I mean, how many times can you make that same excuse. You're running for the presidency of the United States. I mean, you know the media is going to vet you. For goodness sakes, Mitt Romney, they went back to when he was in high school and had like some hazing prank and tried to use that as something against him when he was like 17 years old.

So, he should have expected this level of scrutiny. And instead of digging in and acting like a petulant child just be honest and just own up to it and then move on. That's what made this a story. This is silly. I mean, I think there's something pathological about pretending to be someone else and doing what he did, but whatever. So what. Move on. All he had to do was say, yeah, it was 25 years ago. It was just a

way for me to, you know, to get stories in the news. And that would have been it.

But he lied about it. It's his reaction to it that's so troubling.

COOPER: So, Jeffrey, as a Trump supporter, I mean, just for the record does something that a person who is now running for the highest office in the land, does something that they did in the 1990s, does that matter, whether it's Donald Trump or Hillary Clinton, whether -- you know, 25 years ago, 1990s, 35 years ago, does that matter?

LORD: Well, if you're enabling rape and sexual assault, which is the allegation of various women, then, yeah, I think so. If it's about you played your own PR guy, I mean, I really just think -- you know, I mean, that's like the Mitt Romney hazing incident.

But I would say, Tara...

COOPER: It's not actually, because that Mitt Romney hazing thing was him as a teenager, and you can argue whether someone should be held accountable for something stupid that they did as a teenager, this is -- he's an adult, a businessman in the 90s, you know, and he's not apparently -- doesn't seem to be telling the truth about it today.

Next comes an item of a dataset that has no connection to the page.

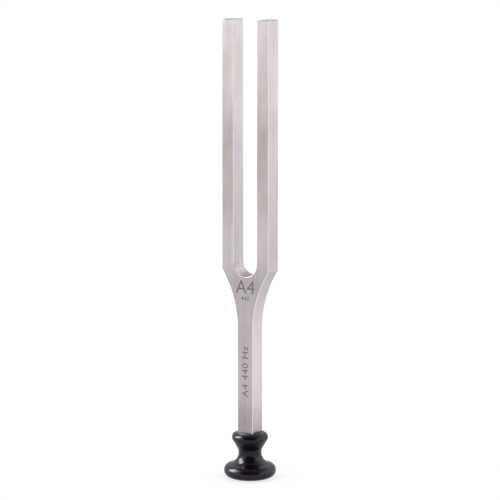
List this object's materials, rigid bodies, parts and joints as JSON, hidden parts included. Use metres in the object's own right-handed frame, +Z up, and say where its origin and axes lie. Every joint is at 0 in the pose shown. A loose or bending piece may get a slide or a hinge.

LORD: Anderson, you're missing my point. My point is that the story in the Washington Post today about this, like the story that Tara mentioned, is exactly what conservative see the liberal media as doing, oh, if Donald Trump didn't exist and someone else were the Republican nominee, they would find a story like this, put it on the front page of The Washington Post and think that this is the be all and end all and the reason to disqualify this person.

Mitt Romney was presented in that story as a gay basher, that was what the effect of the story was supposed to do.

COOPER: Although, Maggie, to Jeffrey's point, it's not just the liberal media in Jeffries words, I mean, it's conservative media is doing this story as well. Glenn Beck, I was listening to his radio show today. He was talking about this. Obviously, he is not a Trump supporter.

But, there's plenty of -- I mean, this is -- if a candidate running for president is saying something, which is not true, even if it's about something silly or something that happened 25 years ago, do you think it matters to voters?

HABERMAN: Can I answer? Thanks.

The -- between both sides, we are seeing both sides say this is something that happened 25 years ago. In terms of the Clintons, here's something that happened 25 years ago. In terms of Donald Trump, what Jeffrey seems to be arguing is this is of lesser severity than what he sees as -- on the other side.

Jeffrey said something before about how the voters have spoken already. The problem for Trump is that 100 million voters, who have not voted in either primary and are going to settle this election in the fall, did not speak yet. And so they probably know Hillary Clinton just from her being a national figure in a different way and a longer way better.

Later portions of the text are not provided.